In 2006, the Forest Service issued a new Ottawa National Forest Plan. Despite the district court’s ruling in Stupak-Thrall, the plan provides, “[o]nly electric motors with a maximum of 24 volts or 48 pounds of thrust (4 horse-power equivalent) or less will be permitted on [Crooked Lake] within the Sylvania Wilderness.” The agency says the ruling does not affect the Herrs.

On May 13, 2014, the Herrs sued the U.S. Forest Service and its officials in the federal district court for the Western District of Michigan, Northern Division. On July 18, 2014, the Forest Service filed a motion to dismiss, based upon statute of limitations and exhaustion grounds. On July 25, 2014, several environmental groups moved to intervene. On August 12, 2014, the Herrs filed an opposition to the motion to intervene and, on their behalf, Steven J. Lechner of MSLF argued the motion on August 14, 2014. On August 15, 2015, the district court granted the environmental groups permissive intervention. 

On August 19, 2014, the Herrs filed an opposition to the motion to dismiss. On September 2, 2014, the Forest Service and the intervenors filed replies with respect to the motion to dismiss. On September 9, 2014, the Herrs filed a sur-reply. On September 24, 2014, the district court dismissed the case for lack of subject-matter jurisdiction based upon the statute of limitations. On October 27, 2014, the Herrs filed a timely notice of appeal. On January 9, 2015, the Herrs filed their opening brief. On March 13, 2015, the Forest Service and the intervenors filed their respective response briefs. On March 30, 2015, the Herrs filed their reply brief. 

On April 27, 2015, the Herrs filed a notice of supplementary authority, notifying the court of the Supreme Court’s decision in United States v. Wong, Nos. 13-1074, 13-1075 (Apr. 22, 2015), wherein the Court held that the limitations period in 28 U.S.C. § 2401(b) is not jurisdictional and is subject to equitable tolling.
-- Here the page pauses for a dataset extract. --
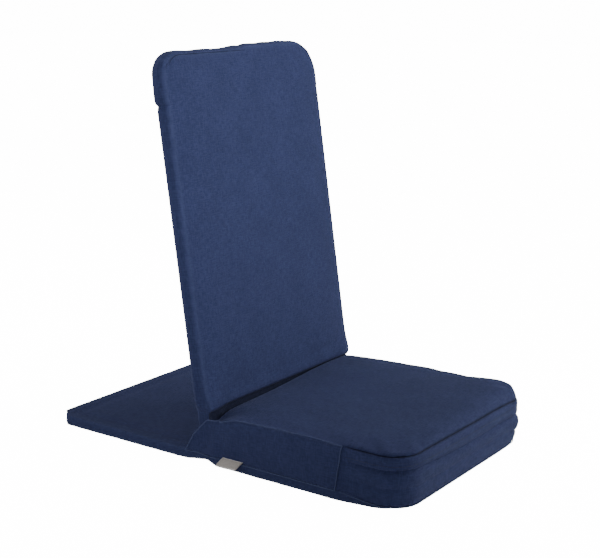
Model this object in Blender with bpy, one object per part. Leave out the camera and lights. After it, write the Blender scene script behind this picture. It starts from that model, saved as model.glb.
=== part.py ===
"""Legless floor chair: a padded backrest on a U frame that plugs into a flat cushioned base.

The base is one flat tube loop with boards in it, inside a canvas case. A foam seat in a zipped
boxed cover is sewn on its front half, and the rear half lies flat behind the backrest so that
the chair can't tip back. Two leaning sockets on the base take the legs of the back's frame.
Metres, +Z up, the sitter faces -Y. The origin is at the middle of the footprint, on the floor.
"""
import math
import bpy
import bmesh
from mathutils import Matrix, Vector

# Overall sizes
WIDTH = 0.380            # across the seat cover
FRONT_LENGTH = 0.3335    # from the origin forward to the seat's front face
REAR_LENGTH = 0.3335     # from the origin back to the base's rear edge
SEAT_HEIGHT = 0.083
BACK_LENGTH = 0.625      # along the lean, from the floor to the back's top edge
RECLINE = math.radians(8.0)
BACK_FOOT_Y = 0.0124     # where the back's middle plane meets the floor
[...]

On May 15, 2015, the Forest Service filed a response to the Herrs’ notice of supplemental authority. On August 4, 2015, Mr. Lechner argued the appeal before the Sixth Circuit in Cincinnati, Ohio. 

On October 9, 2015, the Sixth Circuit reversed and remanded. Herr v. U.S. Forest Serv., 803 F.3d 809 (6th Cir. 2015). The Sixth Circuit ruled that the statute of limitations in 28 U.S.C. § 2401(a) is not jurisdictional. The Sixth Circuit also ruled that the statute of limitations in 28 U.S.C. § 2401(a) did not begin to run until the Herrs had standing to sue, which did not occur until the Herrs acquired their relevant riparian property in 2010, making the filing of their case in 2014 comfortably within the six-year statute of limitations. 

On January 29, 2016, the Forest Service filed its administrative record, and supplemented it on March 4, 2016. On April 1, 2016, the Herrs filed a motion for summary judgment. On April 22, 2016, the Forest Service and Intervenors filed their respective cross-motions for summary judgment. On May 13, 2016, the Herrs filed their response/reply. On May 27, 2016, the Forest Service and Intervenors filed their replies. On June 13, 2016, the district court ruled against the Herrs, holding that the motorboat restrictions were lawful. 

On August 2, 2016, the Herrs filed their notice of appeal. On October 20, 2016, the Herrs filed their opening brief. On December 22, 2016, the Forest Service and Intervenors filed their response briefs. On January 10, 2017, the Herrs filed their reply brief. On June 15, 2017, the Herrs had their case argued before a panel of the U.S. Court of Appeals for the Sixth Circuit. On July 26, 2017, a Sixth Circuit three-judge panel (2-1) reversed the June 13, 2016, ruling by a Michigan federal district court. On September 11, 2017, environmental groups filed a motion for rehearing en banc. On November 22, 2017, the Sixth Circuit request a response to the petition from the Herrs. On December 1, 2017, the Herrs’ filed their response. On December 7, 2017, intervenors filed a reply in support of their petition. On January 4, 2018, the Sixth Circuit denied the petition.